Success is achieved by creating simplicity through well-defined and governed buying channels, where immediate internal employee needs can be satisfied with the optimal supplier. The real pivot is moving the procurement or buying function from a transactional partner (“Get me the best price!”) to a more strategic partner (“Help me build a network of suppliers that drive value”).  More importantly, procurement’s main role is to elevate overall organizational competencies in SRM throughout the entire engagement cycle, unleashing and fully leveraging the strategic value of the supplier base across the entire enterprise.

Leadership perspectives
In pre-pandemic times, board level reviews of the supply chain and the supplier environment were few and infrequent. Most organizations focused solely on cost management strategies, with additional ad-hoc activity in emergency disruption reviews.

The convergence of several significant disruptors - customer digital evolution, the global pandemic, the pivot towards greater ESG responsibilities and the unpredictability of the global macro environment - has elevated the importance of strong external management competencies in supply management at all levels of the organization. 

Successful leaders in supply management and procurement will need to deliver value in three dimensions, adding innovation and ESG to cost management. The best and most valued supply management leaders in this digital era will add the ability to drive strong organization-wide competencies and practices to source, and curate and execute innovation with excellence at speed and scale.
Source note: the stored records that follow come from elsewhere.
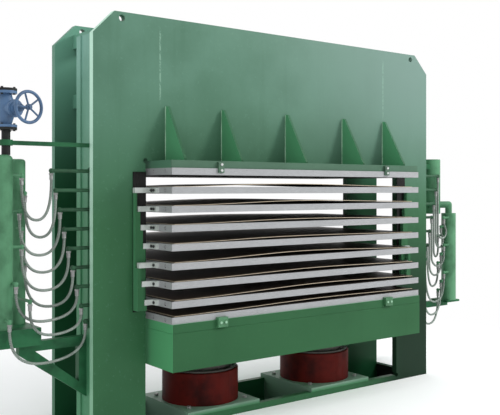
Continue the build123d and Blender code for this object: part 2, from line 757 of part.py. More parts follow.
with BuildPart() as handwheel:
    stem_from = BONNET_L + GLAND_NUT_L + 1
    with BuildSketch(Plane(origin=VALVE_POINT + STEM_DIR * stem_from, z_dir=STEM_DIR)):
        Circle(STEM_D / 2)
    extrude(amount=WHEEL_OUT - stem_from + STEM_BEYOND)
    wheel_plane = Plane(origin=VALVE_POINT + STEM_DIR * WHEEL_OUT, z_dir=STEM_DIR)
    with Locations(wheel_plane):
        Torus(WHEEL_R - WHEEL_TUBE, WHEEL_TUBE)
        Cylinder(HUB_D / 2, HUB_L)
        with PolarLocations(0, SPOKES):
            with Locations(Location((WHEEL_R / 2, 0, 0), (0, 90, 0))):
                Cylinder(SPOKE_D / 2, WHEEL_R - 2 * WHEEL_TUBE)
keep(handwheel, "handwheel")

# Bracket: arm, strut and platform under the left headers
with BuildPart() as bracket:
    with BuildSketch(Plane.XZ.offset(-BRACKET_Y - BRACKET_T / 2)):
        with BuildLine():
            Polyline(
                (-WEB_X, BRACKET_TOP),
                (BRACKET_END, BRACKET_TOP),
                (BRACKET_END, BRACKET_TOP - BRACKET_END_H),
                (-WEB_X, BRACKET_FOOT),
                close=True,
            )
        make_face()
        with BuildLine():
            Polyline(
                (-WEB_X - BRACKET_BOX, BRACKET_TOP - BRACKET_ARM),
                (BRACKET_END + 2 * BRACKET_BOX, BRACKET_TOP - BRACKET_ARM),
                (-WEB_X - BRACKET_BOX, BRACKET_FOOT + 2 * BRACKET_BOX),
                close=True,
            )
        make_face(mode=Mode.SUBTRACT)
    extrude(amount=BRACKET_T)
    with BuildSketch(Plane.XY.offset(BRACKET_TOP)):
        with Locations(
            ((PLATFORM_LEFT + PLATFORM_RIGHT) / 2, (PLATFORM_FRONT + PLATFORM_BACK) / 2)
        ):
            Rectangle(PLATFORM_RIGHT - PLATFORM_LEFT, PLATFORM_BACK - PLATFORM_FRONT)
    extrude(amount=HEADER_LOW - BRACKET_TOP)
    with BuildSketch(Plane.YZ.offset(PLATFORM_LEFT)):
        with Locations(
            ((PLATFORM_FRONT + PLATFORM_BACK) / 2, (BRACKET_TOP + HEADER_LOW) / 2)
        ):
            Rectangle(
                PLATFORM_BACK - PLATFORM_FRONT - 2 * PLATFORM_WALL,
                HEADER_LOW - BRACKET_TOP - 2 * PLATFORM_WALL,
            )
    extrude(amount=PLATFORM_RIGHT - PLATFORM_LEFT, mode=Mode.SUBTRACT)
keep(bracket, "header_bracket")

with BuildPart() as tie_bar:
    with Locations(((-WEB_X + VALVE_X) / 2, HEADER_Y, TIE_BAR_Z)):
        Box(-WEB_X - VALVE_X, TIE_BAR_S, TIE_BAR_S)
    with Locations((VALVE_X, HEADER_Y, TIE_BAR_Z)):
        Cylinder(COLLAR_D / 2, TIE_BAR_S + 10)
        Cylinder(RISER_D / 2, TIE_BAR_S + 20, mode=Mode.SUBTRACT)
keep(tie_bar, "tie_bar")

# Right headers and their arms
with BuildPart() as right_header:
    with Locations((RIGHT_X, RIGHT_Y, RIGHT_LOW)):
        Cylinder(
            RIGHT_D / 2, RIGHT_HIGH - RIGHT_LOW, align=(Align.CENTER, Align.CENTER, Align.MIN)
        )
    for tap in right_taps:
        tap_fitting(tap, (RIGHT_X, tap[1], tap[2]))
    with Locations((RIGHT_X, RIGHT_Y, RIGHT_HIGH)):
        Cylinder(LINK_D / 2, LINK_H, align=(Align.CENTER, Align.CENTER, Align.MIN))
    with Locations((RIGHT_X, RIGHT_Y, RIGHT_HIGH + LINK_H)):
        Sphere(LINK_D / 2)
    link_start = Vector(RIGHT_X, RIGHT_Y, RIGHT_HIGH + LINK_H)
    link_end = Vector(UPPER_X, UPPER_Y, RIGHT_HIGH + LINK_H)
    with BuildSketch(Plane(origin=link_start, z_dir=(link_end - link_start).normalized())):
        Circle(LINK_D / 2)
    extrude(amount=(link_end - link_start).length)
    with Locations((UPPER_X, UPPER_Y, UPPER_LOW)):
        Cylinder(
            UPPER_D / 2, UPPER_HIGH - UPPER_LOW, align=(Align.CENTER, Align.CENTER, Align.MIN)
        )
keep(right_header, "right_header")

with BuildPart() as right_bracket:
    for arm_z in (UPPER_LOW + ARM_FROM_LOW, UPPER_HIGH - ARM_FROM_HIGH):
        with Locations(((WEB_X + UPPER_X) / 2, ARM_Y, arm_z)):
            Box(UPPER_X - WEB_X, ARM_S, ARM_S)
    with Locations((UPPER_X, UPPER_Y, (UPPER_LOW + UPPER_HIGH) / 2)):
        Cylinder(UPPER_D / 2, UPPER_HIGH - UPPER_LOW, mode=Mode.SUBTRACT)
    arm_end = RIGHT_X + SHELF_L / 2
    with Locations(
        (
            (WEB_X + WEB_STRIP_T + arm_end) / 2,
            SHELF_ARM_Y,
            RIGHT_LOW - SHELF_T - SHELF_ARM_S / 2,
        )
    ):
        Box(arm_end - WEB_X - WEB_STRIP_T, SHELF_ARM_S, SHELF_ARM_S)
    with Locations((RIGHT_X, (RIGHT_Y + SHELF_ARM_Y) / 2 - 15, RIGHT_LOW - SHELF_T / 2)):
        Box(SHELF_L, SHELF_W, SHELF_T)
keep(right_bracket, "right_bracket")


# Hoses: each hangs in a loop from its ferrule and rises to its header
def hose(start, end, bottom, note):
    corner_a = (start[0], start[1], bottom)
    corner_b = (end[0], end[1], bottom)
    span = math.dist(corner_a, corner_b)
    radius = 0.45 * min(span, start[2] - bottom, end[2] - bottom)
    with BuildLine() as route:
        FilletPolyline(start, corner_a, corner_b, end, radius=radius)
    with BuildSketch(Plane(origin=start, z_dir=(0, 0, -1))) as section:
        Circle(HOSE_D / 2)
    sweep(sections=section.sketch, path=route.wires()[0])
    length = route.wires()[0].length
    print(f"{note}: radius {radius:.0f}, length {length:.0f}")
    return length


with BuildPart() as hoses_left:
    for k, z in enumerate(pipe_levels):
        tap = left_taps[k]
        hose(
            (-left_ends[k], PIPE_Y, z - FERRULE_L),
            (tap[0], tap[1], tap[2] - FERRULE_L),
            LOOP_LOW[k],
            f"left hose {k}",
        )
keep(hoses_left, "hoses_left")

with BuildPart() as hoses_right:
    for k, z in enumerate(pipe_levels):
        tap = right_taps[k]
        low_end = min(z, tap[2]) - FERRULE_L
        hose(
            (right_ends[k], PIPE_Y, z - FERRULE_L),
            (tap[0], tap[1], tap[2] - FERRULE_L),
            low_end - RIGHT_LOOP_DROP,
            f"right hose {k}",
        )
keep(hoses_right, "hoses_right")

for node, volume in made:
    print(f"{node}: {volume / 1e9:.4f} m3")
print(f"{len(made)} nodes, {sum(v for _, v in made) / 1e9:.3f} m3 in all")
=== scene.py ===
"""Hot press in its pit: looks, hoses, floor, light and camera. Metres, in the CAD frame."""
import math

import bpy
from mathutils import Matrix, Vector


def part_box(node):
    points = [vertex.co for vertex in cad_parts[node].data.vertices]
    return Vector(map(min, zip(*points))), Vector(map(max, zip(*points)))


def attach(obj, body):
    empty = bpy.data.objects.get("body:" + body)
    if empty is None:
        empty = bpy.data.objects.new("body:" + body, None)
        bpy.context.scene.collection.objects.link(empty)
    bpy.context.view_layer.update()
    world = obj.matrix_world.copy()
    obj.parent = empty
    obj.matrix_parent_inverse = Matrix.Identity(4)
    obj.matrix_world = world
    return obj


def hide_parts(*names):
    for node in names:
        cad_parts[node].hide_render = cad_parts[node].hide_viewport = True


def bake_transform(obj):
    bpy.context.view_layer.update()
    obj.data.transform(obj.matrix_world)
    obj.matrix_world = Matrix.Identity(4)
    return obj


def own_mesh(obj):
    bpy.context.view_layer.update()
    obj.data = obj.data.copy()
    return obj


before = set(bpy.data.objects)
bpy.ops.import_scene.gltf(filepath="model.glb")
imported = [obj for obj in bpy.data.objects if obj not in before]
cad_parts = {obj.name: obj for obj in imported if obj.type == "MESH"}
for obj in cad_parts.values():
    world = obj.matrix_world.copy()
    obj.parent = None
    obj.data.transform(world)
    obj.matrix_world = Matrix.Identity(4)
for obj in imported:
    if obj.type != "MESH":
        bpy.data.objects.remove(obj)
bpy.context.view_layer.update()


bpy.ops.object.select_all(action="DESELECT")


def new_object(name, data):
    """An object in the scene that holds the data."""
    made = bpy.data.objects.new(name, data)
    bpy.context.scene.collection.objects.link(made)
    return made


# Places that the scene takes from the press
FLOOR_Z = 1.035
FRAME_LOW, FRAME_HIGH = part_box("frame_front")
FRAME_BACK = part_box("frame_rear")[1]

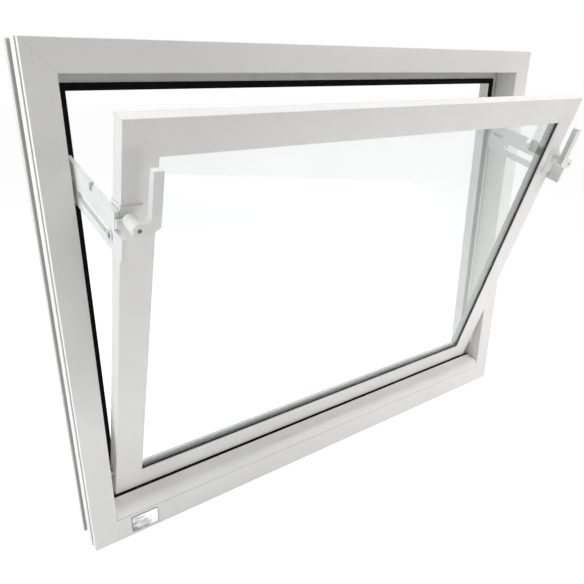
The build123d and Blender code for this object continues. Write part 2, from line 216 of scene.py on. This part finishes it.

They will advance the organization’s digital literacy and will lead external, public efforts that protect and enhance the organization’s reputation through ESG strategies that are commensurate with customer, employee base and investor expectations. Board level knowledge and expertise in supply chain management is mandatory for future-ready organizations.

Perhaps most important, investors will require greater transparency for these practices and the board must ensure that exceptional leaders are in place that can deliver growth through excellence in supplier collaboration and enterprise-wide execution.

About the author: Len DeCandia is the former chief procurement officer for Johnson & Johnson, where he spent 22 years in a variety of positions. In addition, he was CPO and a senior vice president at Estee Lauder from 2009 to 2014, and senior vice president, supply chain management at AmerisourceBergen from 2004 to 2008. DeCandia is also the founding chair of the Rutgers University Center for Supply Chain Management.